Vegan
Smoked, Flavored, and Wood-Roasted Sea Salts
Smoked sea salts add a burst of flavor to raw and cooked foods when used as finishing or condiment salts. The options and flavors you can create are limitless. Anything from the aromatics list (opposite) will impart magical flavor to pure sea salt. Take it a step further and add other flavorings by tossing them into the salt before smoking.
Roasted Pineapple with Rum-Maple Glaze
This dessert is so simple, yet so tasty. It’s fun to do at a campfire or in a backyard fire pit. Once the pineapple is secured to the spit with prongs, all you need to do is baste it with the rum syrup every few minutes until it’s beautifully golden. The aromas from the syrup and the caramelizing pineapple are mouthwatering! Serve it with a slice of pound cake or, better still, with ice cream.
Breakfast Focaccia with Grapes and Figs
Focaccia can be either savory or sweet. Topped with grapes, figs, and candied orange peel, it’s a great breakfast or brunch bread. This is one of the favorites from my cooking classes. You can substitute the grapes and figs with other fresh fruit such as strawberries and peaches. Keep the toppings light; don’t overload the focaccia.
Braised Cauliflower, Potato, and Onion Curry
This lovely vegetable curry uses traditional Indian spices and coconut milk. It is best made in a clay pot in a wood-fired oven or cooker. If you don’t have or don’t care for coconut milk, replace it with whole-milk yogurt. The finished dish will be less sweet but still very good. Serve it with rice to accompany chicken or fish.
Curried Lentil and Vegetable Cassoulet
Cassoulet is a traditional French dish of white beans and various meats, cooked slowly for the flavors to blend. This fragrant vegetarian version uses Indian spices and lentils rather than white beans. It’s wonderful as a main course or as a side dish with roasted chicken or fish.
Salt-Roasted Potatoes
These potatoes are the best roasted potatoes you’ve ever tasted! The radiant heat from the salt crisps the skin while holding in the natural moisture of the potatoes. This method can be used for roasting other vegetables, such as beets, sweet potatoes, and even small acorn squash. The salt can be saved and reused for roasting another batch of vegetables. Or you can place some of the salt in a jar to add to the flavored-salt collection in your pantry.
Wood-Roasted Artichokes
As soon as it’s artichoke season, I often make this dish when I’m firing the oven for making bread or pizza. It’s so very simple in both ingredients and technique, you’ll want to make it often. After you’ve baked your bread, throw this dish in the oven for a quick accompaniment to your meal. The heat from the oven slightly caramelizes the outer leaves of the artichokes and the skins of the lemons. You’ll be amazed at how flavorful and sweet artichokes taste cooked this way! The lemons and juices are used to make a dipping sauce.

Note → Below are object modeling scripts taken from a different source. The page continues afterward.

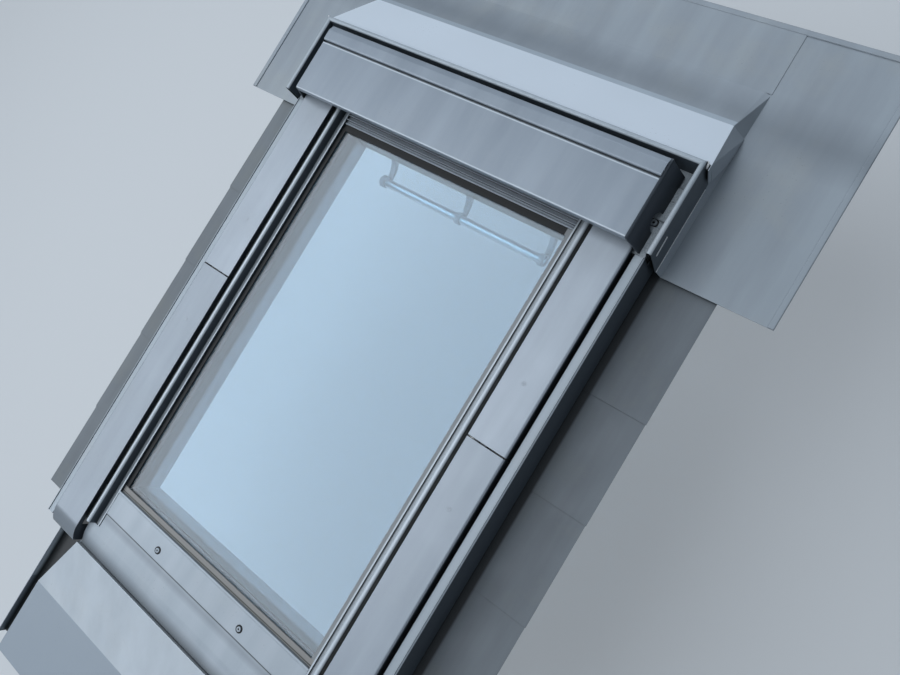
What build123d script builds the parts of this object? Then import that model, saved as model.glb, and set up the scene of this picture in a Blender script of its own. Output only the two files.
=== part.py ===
from build123d import *
import math
import os

# Roof skylight: a centre-pivot roof window with its covers and slate flashing.
# X runs across the window, Y up the slope, Z out of the roof. Z is 0 at the room face.
# The origin lies in the middle of the room face. All sizes are millimetres.

# Timber frame
frame_width = 660.0
frame_length = 978.0
stile_depth = 128.0
stile_wall = 40.0
head_wall = 21.0
sill_wall = 40.0
sill_depth = 116.0
sill_slope = 8.0
lining_groove_width = 12.0
lining_groove_depth = 6.0
lining_groove_setback = 6.0

# Sash and its place in the frame
side_gap = 4.0
head_gap = 4.0
foot_gap = 9.0
sash_stile_width = 50.0
sash_back = 40.0
sash_front = 124.0
top_rail_width = 98.0
top_rail_back = 50.4
bottom_rail_width = 54.0
sash_foot_bevel = 13.0
seal_foot = 104.0
seal_height = 8.0
seal_play = 1.5

# Double glazed unit; the covers hide the sash by these widths around the glass
pane_wall = 4.0
pane_space = 16.0
glass_face = 122.5
glass_bite = 13.0
glass_edge_gap = 4.0
glass_side_cover = 55.5
glass_foot_cover = 55.0
glass_head_cover = 105.0
spacer_width = 8.0
spacer_inset = 3.0
gasket_width = 12.0
gasket_height = 3.0

# Covers of the frame and the sash
cover_wall = 1.2
cover_top = 147.0
cover_inner_inset = 62.9
cover_overhang = 4.6
cover_lip = 10.0
cover_flange = 30.0
cover_edge_round = 4.0
cover_foot_reach = 27.0
cover_foot_drop = 11.0
cover_foot_run = 32.0
cover_under_hood = 22.0
clip_width = 24.0
clip_wall = 3.0
clip_seat_width = 32.0
clip_setback = 2.0
clip_from_split = 115.0
clip_from_end = 50.0

# Pivot: the axis lies at the split, just above the covers
split_gap = 1.6
pivot_y = 27.0
pivot_rise = 0.5
rail_inner = 36.0
rail_outer = 42.0
hinge_reach = 48.0
hinge_top_setback = 3.0
hinge_margin = 5.0
rail_end_setback = 4.2
frame_hinge_wall = 10.0
sash_hinge_wall = 8.0
groove_floor = 2.0
hinge_clearance = 0.3

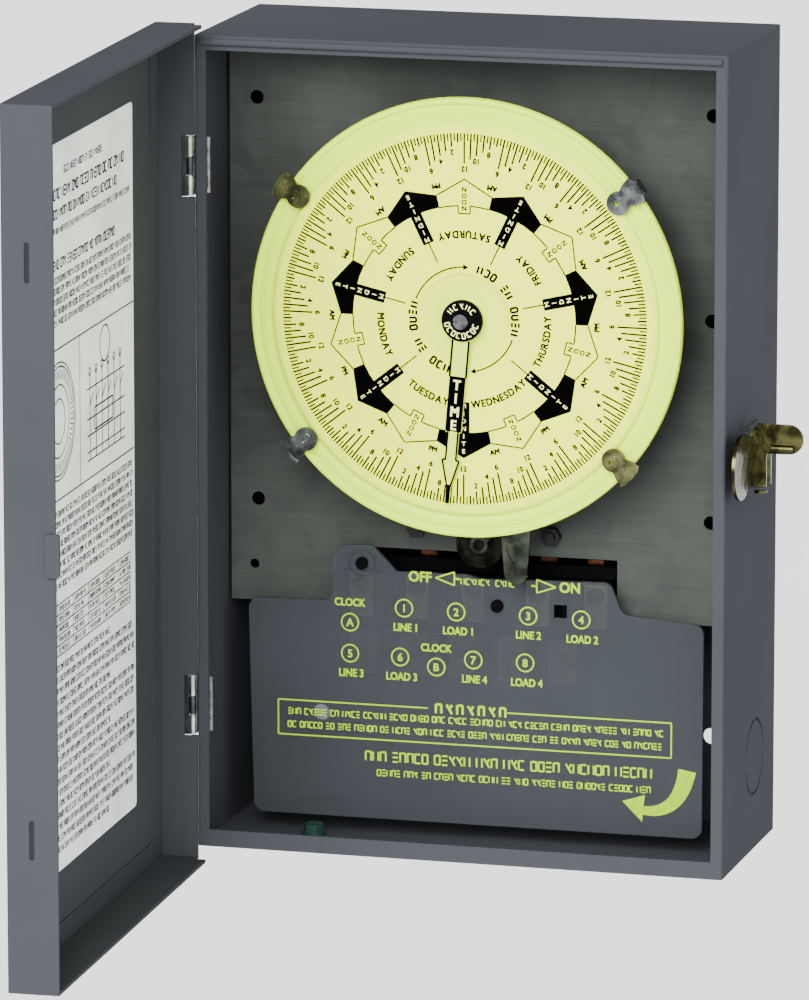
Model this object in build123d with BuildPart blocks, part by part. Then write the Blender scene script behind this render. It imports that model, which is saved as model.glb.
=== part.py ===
from build123d import *
import os
from math import cos, sin, radians, pi

# Wall-mounted enclosed time switch with a seven-day dial, door open.
# Axes: +X right, +Y into the wall, +Z up. The back of the case lies on y = 0. Millimetres.

# ---- driving dimensions ----
CASE_W, CASE_H, CASE_D = 200.0, 304.0, 84.0
SHEET = 1.5
LIP_SIDE, LIP_TOP, LIP_BOTTOM = 4.3, 5.4, 6.4
WALL_HOLE_X, WALL_HOLE_Z, WALL_HOLE_R = 76.0, 118.0, 3.2
UPPER_HOLE_X = 50.0
KNOCKOUT_R = 14.0

DOOR_OPEN = -88.0
HINGE_X, HINGE_Y = -101.2, -86.0
HINGE_Z = (104.0, -98.0)
KNUCKLE_R, PIN_R, PIN_CLEAR = 1.25, 0.6, 0.05
DOOR_T, DOOR_FRONT, DOOR_X0, DOOR_X1, DOOR_HALF_H = 1.2, -98.7, -101.0, 102.0, 156.7

HASP_X, HASP_Y = 107.0, -57.0

PLATE_FRONT, PLATE_T = -49.0, 1.2
PLATE_HALF_W, PLATE_TOP, PLATE_BOTTOM = 97.0, 146.0, -65.0
PLATE_BACK = PLATE_FRONT + PLATE_T
CASE_FLOOR_Y = -SHEET
PLATE_POSTS = ((-52, 6), (52, 6), (-10, 112), (50, 95))

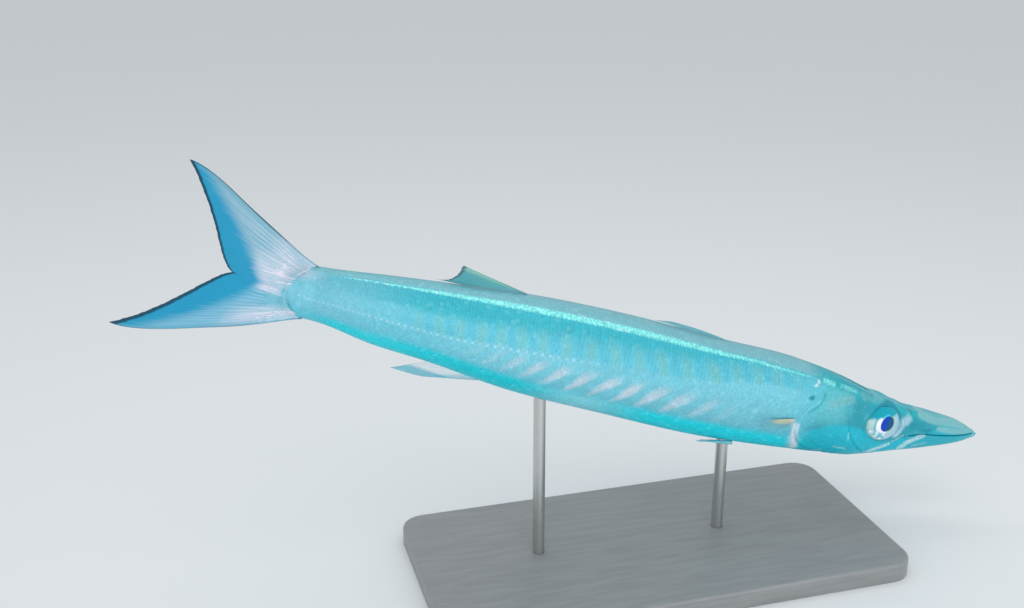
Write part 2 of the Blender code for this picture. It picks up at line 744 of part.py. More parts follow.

Best-Ever Brussels Sprouts
Brussels sprouts are misunderstood. They are often served overcooked, mushy, with not a lot of flavor. When wood-fire roasted along with shallots, however, they become caramelized, subtly smoky, and sweet.
No-Knead Dutch Oven Bread
This is a very simple bread to make either at the campsite or at home. it requires no kneading, and is baked in a Dutch oven or clay baker. This bread’s flavor is developed through extended fermentation.
Baguette Pain a l’Ancienne
Peter Reinhart is a well-known cookbook author; his Crust and Crumb, The Bread Baker’s Apprentice, and Whole Grain Breads have been graced with prestigious awards. At Ramekins, where he occasionally teaches bread classes, Peter and I baked bread and pizzas together in the wood-fired oven after his last class. This recipe came from his The Bread Baker’s Apprentice. It is an amazing formula that can be turned into baguettes, ciabatta, focaccia, and pizza. That baking session was about a lot more than the recipe. It was about the primary message of this book: joyfully cooking and sharing with others at the fire.